Unfortunately, the current practice of shifting usage based on known spot prices may increase the imbalance, as the shift decisions occur after electricity companies already bought the forecasted quantities on the day-ahead spot market.

Smart devices and home automation systems could help solve both concerns above. Both options make it possible to turn on and off devices automatically based on control signals (like price). Devices could even directly inform the electricity company about intended usage, thus making demand forecasts more accurate.

Smart devices and home automation could also facilitate aggregating demand responses from multiple consumers. The aggregated demand response could be sold in other electricity markets, where it is priced higher but where a minimum power limit stops individual households from participating, thus creating a greater financial incentive for demand response.

Conclusions

Residential demand response has considerable potential to help stabilize the electrical grid and move consumption to hours when renewable electricity is available. However, current practices do not necessarily help stabilize the grid, and the financial compensation is modest and only motivates installing the required automation for large loads, such as heating or electric vehicles.

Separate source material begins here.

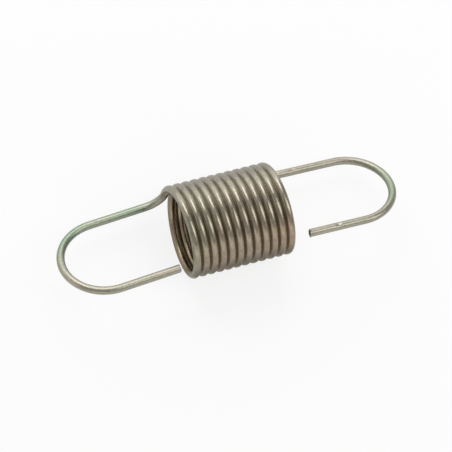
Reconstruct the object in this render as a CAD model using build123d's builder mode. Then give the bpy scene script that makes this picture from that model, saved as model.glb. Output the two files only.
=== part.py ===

Untapping the full potential of residential demand response requires smart devices or home automation systems for enhanced communication and control possibilities. This ensures that the provided flexibility helps stabilize the grid and potentially unlocks participation in more lucrative electricity markets where demand response is priced higher.

This work was done within the Novia UAS and VAMK project “Promoting electricity demand response management in Ostrobothnia”, co-funded by the European Union.